GaAs Quantum-Wire Laser Using Fractional Layer Superlattice

In (AlAs) k/n (GaAs) l/n (k+l=n) fractional layer superlattice (FLS) growth on the (001) GaAs vicinal surface 2° off toward [1̄10] by metal-organic chemical vapor deposition, using a (AlAs) m (GaAs) n (m, n>3) short period superlattice as the buffer layer very much improve the uniformity of lateral periodicity in the FLS near the FLS/buffer interface compared with using binary (GaAs and AlAs) and ternary AlGaAs as the buffer layers. This is due to the improvement in the uniformity of the terrace width on the surface of a short period superlattice by step-ordering.
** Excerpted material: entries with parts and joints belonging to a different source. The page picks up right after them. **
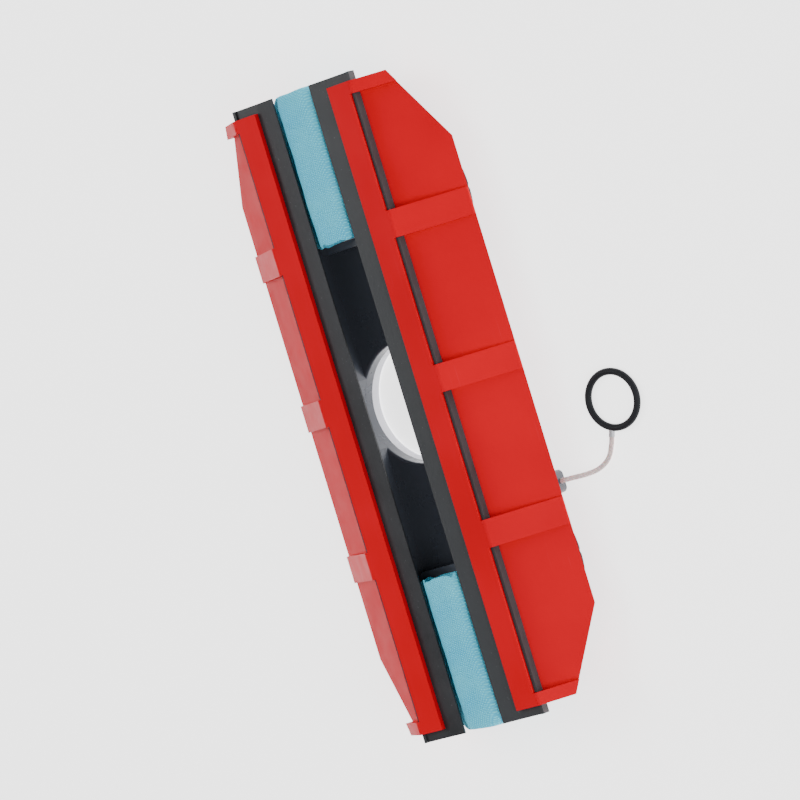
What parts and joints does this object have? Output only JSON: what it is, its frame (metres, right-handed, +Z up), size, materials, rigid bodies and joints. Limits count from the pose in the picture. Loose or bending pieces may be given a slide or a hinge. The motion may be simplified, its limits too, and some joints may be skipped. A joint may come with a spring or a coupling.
{
  "type": "magnetic glass cleaner",
  "caption": "One unit of a magnetic glass cleaner: ribbed red side rails with rubber blades, blue cloth pads over magnets, a black base with a finger hole, two force dials and a corded ring.",
  "frame": {"origin": "middle of the surface that the unit lies on, under its centre, dials down and cleaning side up", "axes": "+X along the blades, +Y across them towards the side with the cord, +Z up out of the cleaning side"},
  "size_m": [0.284, 0.162, 0.0366],
  "materials": {
    "red_rail": "glossy moulded red plastic with faint scuffs",
    "blade_rubber": "satin black rubber",
    "black_plastic": "satin slate-black moulded plastic",
    "pale_liner": "pale moulded plastic",
    "screw_steel": "zinc plated",
    "magnet_plating": "nickel plated",
    "yoke_steel": "bare steel",
    "pad_cloth": "light blue woven microfibre",
    "pad_backing": "pale hook strip",
    "dial_plastic": "fine-grained black plastic",
    "cord_braid": "pale braid",
    "crimp_metal": "dull metal",
    "ring_rubber": "smooth black"
  },
  "bodies": {
    "unit": {"front_rail": "red_rail", "rear_rail": "red_rail", "front_blade": "blade_rubber", "rear_blade": "blade_rubber", "base": "black_plastic", "hole_liner": "pale_liner", "rail_screws": "screw_steel", "housing_left": "black_plastic", "housing_right": "black_plastic", "backing_left": "pad_backing", "backing_right": "pad_backing", "pad_left": "pad_cloth", "pad_right": "pad_cloth", "safety_cord": "cord_braid", "cord_crimp": "crimp_metal", "finger_ring": "ring_rubber"},
    "dial_left_set": {"dial_left": "dial_plastic", "dial_clip_left": "screw_steel"},
    "magnet_left_set": {"magnet_left": "magnet_plating", "yoke_left": "yoke_steel"},
    "dial_right_set": {"dial_right": "dial_plastic", "dial_clip_right": "screw_steel"},
    "magnet_right_set": {"magnet_right": "magnet_plating", "yoke_right": "yoke_steel"}
  },
  "joints": [
    {"name": "dial_left_turn", "type": "hinge", "parent": "unit", "child": "dial_left_set", "pos_m": [-0.081, 0, 0.0057], "axis": [0, 0, 1], "range_deg": [0, 270]},
    {"name": "magnet_left_drop", "type": "slide", "parent": "unit", "child": "magnet_left_set", "axis": [0, 0, -1], "range_m": [0, 0.0025]},
    {"name": "dial_right_turn", "type": "hinge", "parent": "unit", "child": "dial_right_set", "pos_m": [0.081, 0, 0.0057], "axis": [0, 0, 1], "range_deg": [0, 270]},
    {"name": "magnet_right_drop", "type": "slide", "parent": "unit", "child": "magnet_right_set", "axis": [0, 0, -1], "range_m": [0, 0.0025]}
  ],
  "couplings": [
    {"joint": "magnet_left_drop", "follows": "dial_left_turn", "m_per_rad": 0.00053},
    {"joint": "magnet_right_drop", "follows": "dial_right_turn", "m_per_rad": 0.00053}
  ]
}
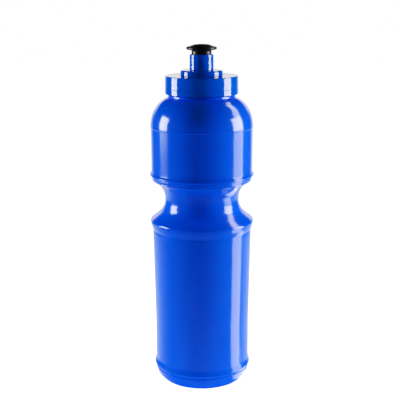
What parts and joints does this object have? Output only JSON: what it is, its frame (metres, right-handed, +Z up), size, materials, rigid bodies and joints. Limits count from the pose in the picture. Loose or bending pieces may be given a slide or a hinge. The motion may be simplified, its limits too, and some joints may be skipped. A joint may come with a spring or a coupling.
{
  "type": "sports squeeze bottle",
  "caption": "Waisted squeeze bottle with a domed shoulder, a screw cap with a tall drinking spout, and a push-pull valve with a mushroom head.",
  "frame": {"origin": "centre of the base, in the plane of the ring that the bottle stands on", "axes": "+Z up the bottle's axis, from the base to the valve; the threads apart, every piece is round about it, so +X and +Y are free"},
  "size_m": [0.076, 0.076, 0.25],
  "materials": {
    "bottle_blue": "satin",
    "cap_blue": "gloss",
    "valve_black": "semi-gloss",
    "seal_silicone": "matte"
  },
  "bodies": {
    "bottle": {"bottle_body": "bottle_blue"},
    "seal": {"cap_seal": "seal_silicone"},
    "cap": {"screw_cap": "cap_blue"},
    "valve": {"drink_valve": "valve_black"}
  },
  "joints": [
    {"name": "cap_lift", "type": "slide", "parent": "bottle", "child": "seal", "axis": [0, 0, 1], "range_m": [0, 0.0125]},
    {"name": "cap_turn", "type": "hinge", "parent": "seal", "child": "cap", "pos_m": [0, 0, 0.2151], "axis": [0, 0, 1], "range_deg": [0, 900]},
    {"name": "valve_pull", "type": "slide", "parent": "cap", "child": "valve", "axis": [0, 0, 1], "range_m": [0, 0.005]}
  ],
  "couplings": [
    {"joint": "cap_lift", "follows": "cap_turn", "m_per_rad": 0.00079577}
  ]
}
As a result, a large polarization anisotropy of about 50% is observed in the photoluminescence spectrum for the quantum-wire array structure oriented toward [110] in which a 4-nm-thick (AlAs)1/4(GaAs)3/4 FLS layer is sandwiched by (AlAs)3(GaAs)3 short period superlattice layers. Separated confinement heterostructures consisting of a 12-nm-thick undoped (AlAs)1/4(GaAs)3/4 FLS quantum-wire active layer, doped (AlAs)1(GaAs)2 carrier confinement layers, and doped Al0.6Ga0.4As optical confinement layers are grown. To prevent the disordering of the FLS layer induced by the diffusion of intentionally doped impurity atoms during the growth and the processing, low-diffusive Si and C atoms are used for n- and p-type doping into carrier and optical confinement layers. Lasing operation is obtained by current injection below 195 K for the electrode with simple stripe geometry. The lasing wavelength depends on the orientation of the stripe electrode. The electrode with [110] orientation which is parallel to the quantum wire array has a lasing wavelength of 662 nm, and the [1̄10] orientation which is perpendicular to the array has a lasing wavelength of 667 nm at 10 K.